EXERCISE INSTRUCTIONS:
Determine how many lines of the data below contain "code", then give only that number.

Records
____________

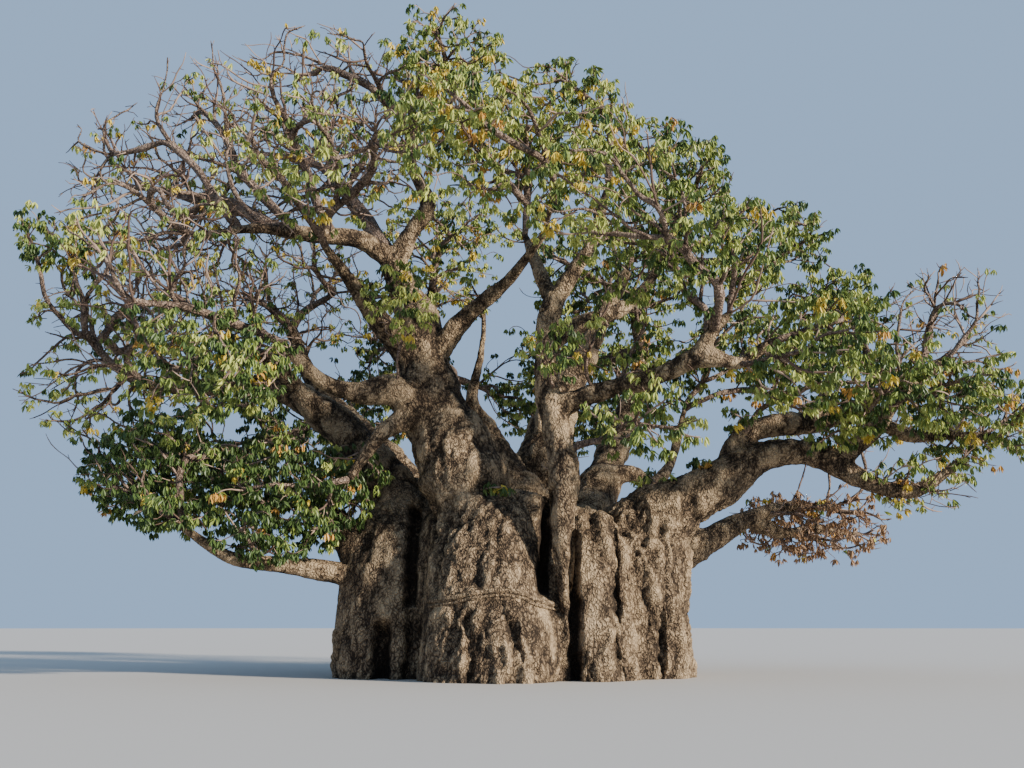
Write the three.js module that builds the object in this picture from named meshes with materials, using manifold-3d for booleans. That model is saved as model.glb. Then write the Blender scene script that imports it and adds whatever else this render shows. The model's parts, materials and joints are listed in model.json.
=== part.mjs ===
// A very old baobab tree: a squat trunk of fused columns, tapering boughs and uneven masses of leaves.
// Millimetres, +Z up. The origin is the middle of the flat cut at ground level. +X is the side that the
// great low bough reaches to, and -Y is the open side, from which the columns of the trunk show best.
import * as THREE from "three";
import { mergeVertices } from "three/addons/utils/BufferGeometryUtils.js";
import Module from "manifold-3d";

const wasm = await Module();
wasm.setup();

// Driving dimensions
const METRE = 1000;
const CLEARANCE = 0.4; // kept between neighbouring solids
const TRUNK_TOP = 3.3 * METRE;
const TRUNK_DOME = 2.3 * METRE; // where the middle of the trunk starts to round over
const TRUNK_SIDES = 38;
const TRUNK_LEVELS = 8;
const TRUNK_LEVEL_RATIO = 1.25; // the levels draw together towards the top
const CORE_RADIUS = 1.9 * METRE;
const SHOULDER = 0.6 * METRE; // height over which a column rounds over at its top
const FLARE_REACH = 0.1 * METRE; // how far the roots spread the foot
const FLARE_HEIGHT = 0.5 * METRE;
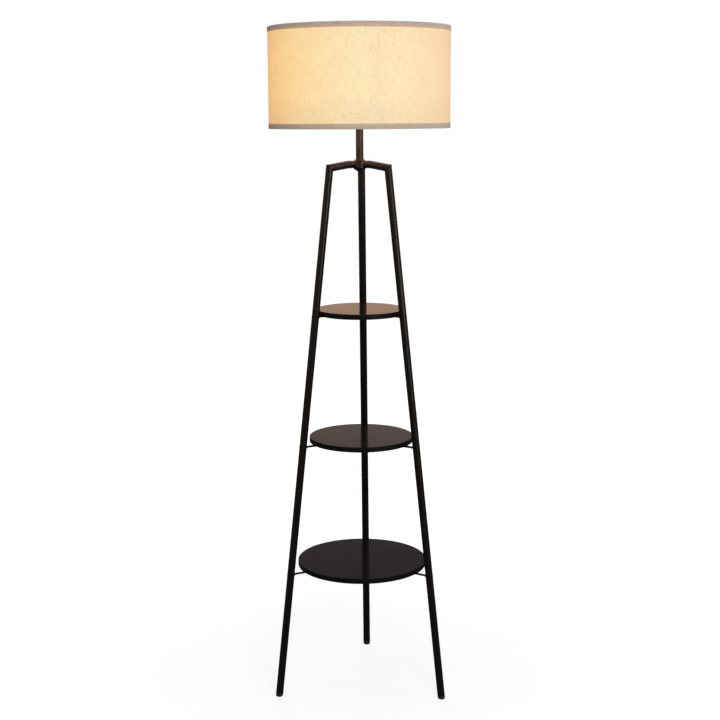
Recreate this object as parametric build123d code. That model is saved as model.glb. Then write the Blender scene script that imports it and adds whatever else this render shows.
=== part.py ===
from build123d import *
import os
from math import atan, cos, degrees, radians, sin, tan

# Shelf floor lamp. Millimetres, +Z up, floor at Z 0, the front faces -Y.
# Every piece is built about the lamp's own axis, and moved by AXIS_Y when it is written, so
# that the origin is the middle of the lamp's footprint on the floor.

# Whole lamp
OVERALL_HEIGHT = 1524.0
RUNNING_CLEARANCE = 0.05

# Tube and leg stance
TUBE_RADIUS = 8.5
TUBE_WALL = 1.2
TUBE_BORE = TUBE_RADIUS - TUBE_WALL
FOOT_CIRCLE_RADIUS = 217.8
LEG_LEAN = 0.1174
LEG_AZIMUTHS = {"rear": 90, "left": 210, "right": 330}

# Shelves, from the lowest up
SHELF_THICKNESS = 12.0
LOWEST_SHELF_TOP = 302.0
SHELF_PITCH = 297.5
SHELF_RADII = {"bottom": 150.0, "middle": 120.0, "top": 100.0}

# Shelf brackets and leg joints. The rods and pads are let into the undersides of the shelves.
ROD_RADIUS = 2.5
RECESS_DEPTH = 3.0
RECESS_PLAY = 0.3
EYELET_RADIUS = 9.0
EYELET_THICKNESS = 3.0
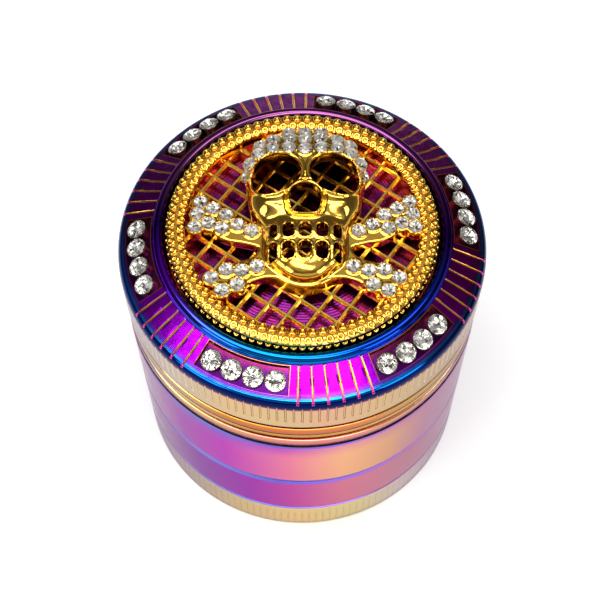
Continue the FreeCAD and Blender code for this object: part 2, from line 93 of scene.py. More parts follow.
class Paint:
    """A material under construction: one Principled shader and the nodes that feed it."""

    def __init__(self, name, **sockets):
        self.material = bpy.data.materials.new(name)
        self.material.use_nodes = True
        self.tree = self.material.node_tree
        self.shader = self.tree.nodes["Principled BSDF"]
        for socket, value in sockets.items():
            self.shader.inputs[socket.replace("_", " ")].default_value = value

    def node(self, kind, *sources, **settings):
        """A node with these settings; each source is a value or another node's output."""
        made = self.tree.nodes.new("ShaderNode" + kind)
        for key, value in settings.items():
            setattr(made, key, value)
        for socket, source in zip(made.inputs, sources):
            self.feed(source, socket)
        return made

    def named(self, kind, **sources):
        """A node whose inputs are given by name, with _ for a space."""
        made = self.tree.nodes.new("ShaderNode" + kind)
        for name, source in sources.items():
            self.feed(source, made.inputs[name.replace("_", " ")])
        return made

    def feed(self, source, socket):
        if isinstance(source, bpy.types.NodeSocket):
            self.tree.links.new(source, socket)
        else:
            socket.default_value = source

    def math(self, operation, *sources):
        return self.node("Math", *sources, operation=operation).outputs[0]

    def here(self):
        return self.node("TexCoord").outputs["Object"]

    def axes(self):
        """The object's own x, y and z, in metres."""
        return self.node("SeparateXYZ", self.here()).outputs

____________

COMPLETE RESPONSE:
2